Glencore in black despite low commodity prices

Swiss mining and commodities giant Glencore was back in the black in 2014, posting a $2.3 billion net profit, but took a $1.1 billion impairment charge on dwindling commodity prices, it said on Tuesday.

Glencore in black despite low commodity prices
Photo: AFP

The healthy profit comes after the Swiss company suffered an $8 billion loss a year earlier.
   
However, taking into account the group's absorption of another Swiss mining giant Xstrata, the company saw its results on a comparable pro forma basis slip seven percent from the year before.
   
The merger with Xstrata and integration of Canadian company Viterra meanwhile helped boost Glencore's trade, and the company said its adjusted earnings before interest, taxes, depreciation and amortisation, swelled 18 percent to $2.8 billion.
   
But Glencore, headquartered in Baar in the canton of Zug, took a $1.1 billion impairment charge amid plunging commodity prices, especially in the energy sector.

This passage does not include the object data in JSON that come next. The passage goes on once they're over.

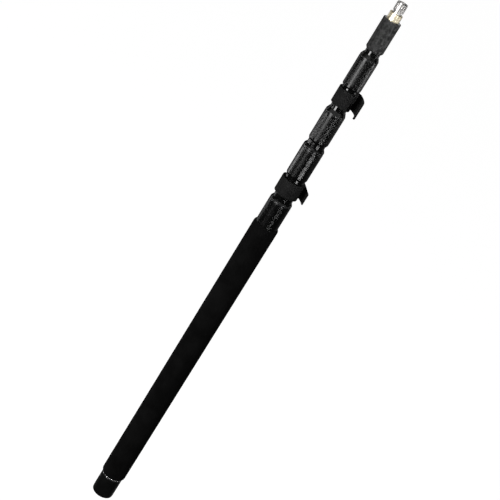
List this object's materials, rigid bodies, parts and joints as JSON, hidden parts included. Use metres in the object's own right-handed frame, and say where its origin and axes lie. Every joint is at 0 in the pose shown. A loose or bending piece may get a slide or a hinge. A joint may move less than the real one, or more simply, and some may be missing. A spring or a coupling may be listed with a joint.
{
  "type": "boom pole",
  "caption": "Collapsed telescoping boom pole with a foam grip, twist-lock collars, clip-on cable hooks and a threaded tip stud for a microphone mount.",
  "frame": {"origin": "centre of the flat butt face, at the lower end of the pole", "axes": "+Z along the pole towards the threaded tip; +X towards the side that the cable clips reach out on; -Y is the side that their channels open to"},
  "size_m": [0.0489, 0.04, 0.919],
  "materials": {
    "black_tube": "gloss black anodised tube",
    "foam": "very matt closed-cell foam",
    "cap_plastic": "satin moulded black",
    "bright_ring": "bright turned",
    "nylon": "natural nylon",
    "rubber_pad": "matt",
    "nut_metal": "black anodised",
    "collar_rubber": "satin ribbed rubber",
    "ring_plastic": "satin moulded black",
    "clip_plastic": "matt moulded black",
    "core_metal": "machined",
    "head_rubber": "fine grained",
    "screw_steel": "black oxide",
    "brass": "bright turned",
    "stud_steel": "bright plated thread"
  },
  "bodies": {
    "grip_section": {"base_tube": "black_tube", "foam_grip": "foam", "end_cap": "cap_plastic", "end_cap_ring": "bright_ring", "end_plug": "nylon", "bottom_bumper": "rubber_pad", "collet_1": "nylon"},
    "collar_1": {"collar_nut_1": "nut_metal", "collar_grip_1": "collar_rubber", "collar_ring_1": "ring_plastic"},
    "collar_2": {"collar_nut_2": "nut_metal", "collar_grip_2": "collar_rubber", "collar_ring_2": "ring_plastic"},
    "collar_3": {"collar_nut_3": "nut_metal", "collar_grip_3": "collar_rubber", "collar_ring_3": "ring_plastic"},
    "collar_4": {"collar_nut_4": "nut_metal", "collar_grip_4": "collar_rubber", "collar_ring_4": "ring_plastic"},
    "section_2": {"tube_2": "black_tube", "guide_bush_2": "nylon", "stop_ring_2": "nylon", "collet_2": "nylon"},
    "section_3": {"tube_3": "black_tube", "guide_bush_3": "nylon", "stop_ring_3": "nylon", "collet_3": "nylon"},
    "section_4": {"tube_4": "black_tube", "guide_bush_4": "nylon", "stop_ring_4": "nylon", "collet_4": "nylon"},
    "section_5": {"tube_5": "black_tube", "guide_bush_5": "nylon", "stop_ring_5": "nylon", "head_core": "core_metal", "head_sleeve": "head_rubber", "head_screws": "screw_steel", "stud_collar": "brass", "tip_bolt": "stud_steel", "tip_stud": "stud_steel"},
    "clip_1": {"cable_clip_1": "clip_plastic"},
    "clip_2": {"cable_clip_2": "clip_plastic"}
  },
  "joints": [
    {"name": "section_2_slide", "type": "slide", "parent": "grip_section", "child": "section_2", "axis": [0, 0, 1], "range_m": [0, 0.47]},
    {"name": "section_3_slide", "type": "slide", "parent": "section_2", "child": "section_3", "axis": [0, 0, 1], "range_m": [0, 0.525]},
    {"name": "section_4_slide", "type": "slide", "parent": "section_3", "child": "section_4", "axis": [0, 0, 1], "range_m": [0, 0.56]},
    {"name": "section_5_slide", "type": "slide", "parent": "section_4", "child": "section_5", "axis": [0, 0, 1], "range_m": [0, 0.575]},
    {"name": "collar_1_twist", "type": "hinge", "parent": "grip_section", "child": "collar_1", "pos_m": [0, 0, 0.592], "axis": [0, 0, 1], "range_deg": [0, 270]},
    {"name": "collar_2_twist", "type": "hinge", "parent": "section_2", "child": "collar_2", "pos_m": [0, 0, 0.684], "axis": [0, 0, 1], "range_deg": [0, 270]},
    {"name": "collar_3_twist", "type": "hinge", "parent": "section_3", "child": "collar_3", "pos_m": [0, 0, 0.745], "axis": [0, 0, 1], "range_deg": [0, 270]},
    {"name": "collar_4_twist", "type": "hinge", "parent": "section_4", "child": "collar_4", "pos_m": [0, 0, 0.835], "axis": [0, 0, 1], "range_deg": [0, 270]},
    {"name": "clip_1_swivel", "type": "hinge", "parent": "section_2", "child": "clip_1", "pos_m": [0, 0, 0.614], "axis": [0, 0, 1], "continuous": true},
    {"name": "clip_2_swivel", "type": "hinge", "parent": "section_4", "child": "clip_2", "pos_m": [0, 0, 0.7675], "axis": [0, 0, 1], "continuous": true}
  ]
}
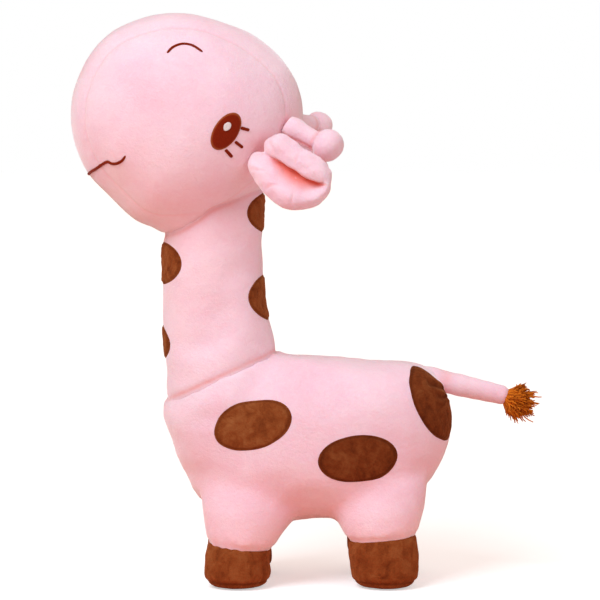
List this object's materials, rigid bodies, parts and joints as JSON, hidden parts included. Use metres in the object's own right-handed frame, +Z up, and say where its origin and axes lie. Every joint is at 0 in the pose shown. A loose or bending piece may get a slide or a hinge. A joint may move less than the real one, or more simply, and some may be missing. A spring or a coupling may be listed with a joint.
{
  "type": "stuffed toy giraffe",
  "caption": "Standing plush toy giraffe with a big round head, folded ears, soft horns, a long neck, sewn-on oval spots, brown hooves and a tail with a yarn tuft.",
  "frame": {"origin": "on the floor, under the middle of the toy's bounding box", "axes": "+Z up, the head towards -X and the tail towards +X, the giraffe's own left side towards -Y"},
  "size_m": [0.3296, 0.161, 0.3953],
  "materials": {
    "plush": "short-pile plush, pale pink",
    "brown_plush": "short crushed plush, chestnut brown",
    "brown_thread": "satin-stitched brown thread",
    "pale_thread": "satin-stitched off-white thread",
    "yarn": "loose orange-brown yarn",
    "filling": "soft polyester filling, hidden"
  },
  "bodies": {
    "toy": {"head_side_left": "plush", "head_side_right": "plush", "head_gusset": "plush", "head_filling": "filling", "body_side_left": "plush", "body_side_right": "plush", "body_filling": "filling", "neck_cover": "plush", "neck_filling": "filling", "leg_cover_front_left": "plush", "hoof_cover_front_left": "brown_plush", "sole_front_left": "brown_plush", "leg_filling_front_left": "filling", "leg_cover_front_right": "plush", "hoof_cover_front_right": "brown_plush", "sole_front_right": "brown_plush", "leg_filling_front_right": "filling", "leg_cover_hind_left": "plush", "hoof_cover_hind_left": "brown_plush", "sole_hind_left": "brown_plush", "leg_filling_hind_left": "filling", "leg_cover_hind_right": "plush", "hoof_cover_hind_right": "brown_plush", "sole_hind_right": "brown_plush", "leg_filling_hind_right": "filling", "spot_shoulder_left": "brown_plush", "spot_belly_left": "brown_plush", "spot_rump_left": "brown_plush", "spot_shoulder_right": "brown_plush", "spot_belly_right": "brown_plush", "spot_rump_right": "brown_plush", "spot_throat_upper": "brown_plush", "spot_throat_lower": "brown_plush", "spot_nape_upper": "brown_plush", "spot_nape_lower": "brown_plush", "eye_left": "brown_thread", "eye_highlight_left": "pale_thread", "nostril_left": "brown_thread", "lash_left_1": "brown_thread", "lash_left_2": "brown_thread", "lash_left_3": "brown_thread", "eye_right": "brown_thread", "eye_highlight_right": "pale_thread", "nostril_right": "brown_thread", "lash_right_1": "brown_thread", "lash_right_2": "brown_thread", "lash_right_3": "brown_thread", "mouth": "brown_thread"},
    "ear_left": {"ear_left": "plush"},
    "ear_right": {"ear_right": "plush"},
    "horn_left": {"horn_stalk_left": "plush", "horn_knob_left": "plush"},
    "horn_right": {"horn_stalk_right": "plush", "horn_knob_right": "plush"},
    "tail": {"tail_tube": "plush"},
    "tuft": {"tail_tuft": "yarn"}
  },
  "joints": [
    {"name": "ear_left_flap", "type": "hinge", "parent": "toy", "child": "ear_left", "pos_m": [-0.0302, -0.05005, 0.29964], "axis": [0.5241, 0.0201, 0.8514], "range_deg": [-30, 12], "stiffness_Nm_per_rad": 0.04},
    {"name": "ear_right_flap", "type": "hinge", "parent": "toy", "child": "ear_right", "pos_m": [-0.0302, 0.05005, 0.29964], "axis": [0.5241, -0.0201, 0.8514], "range_deg": [-12, 30], "stiffness_Nm_per_rad": 0.04},
    {"name": "horn_left_bend", "type": "hinge", "parent": "toy", "child": "horn_left", "pos_m": [-0.00937, -0.03529, 0.31751], "axis": [0, 1, 0], "range_deg": [-12, 8], "stiffness_Nm_per_rad": 0.06},
    {"name": "horn_right_bend", "type": "hinge", "parent": "toy", "child": "horn_right", "pos_m": [-0.00937, 0.03529, 0.31751], "axis": [0, 1, 0], "range_deg": [-12, 8], "stiffness_Nm_per_rad": 0.06},
    {"name": "tail_lift", "type": "hinge", "parent": "toy", "child": "tail", "pos_m": [0.10403, 0, 0.1386], "axis": [0, 1, 0], "range_deg": [-45, 15], "stiffness_Nm_per_rad": 0.06},
    {"name": "tuft_sway", "type": "hinge", "parent": "tail", "child": "tuft", "pos_m": [0.13619, 0, 0.13118], "axis": [0, 0, 1], "range_deg": [-25, 25], "stiffness_Nm_per_rad": 0.02}
  ]
}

The company warned last month that because of "volatile" market conditions, it aimed to slash its spending this year to $6.5-6.8 billion, down from the $7.9 billion announced to investors in early December.
   
Glencore, which has a heavy footprint in copper, coal and oil, as well as in the agriculture commodities sectors, also said it aimed to reduce its coal mine activities in South Africa and in Australia.
   
"Our ultimate goal remains to grow our free cash flow and return excess capital in the most sustainable and efficient manner," Glencore chief
executive Ivan Glasenberg said in the earnings statement.
   
"As the most diversified raw material producer and marketer, Glencore is well positioned to react to and benefit from changes in commodity
fundamentals," he added.
   
The company's board aims to propose hiking the dividend paid to shareholders by nine percent to 18 cents a share, the company said.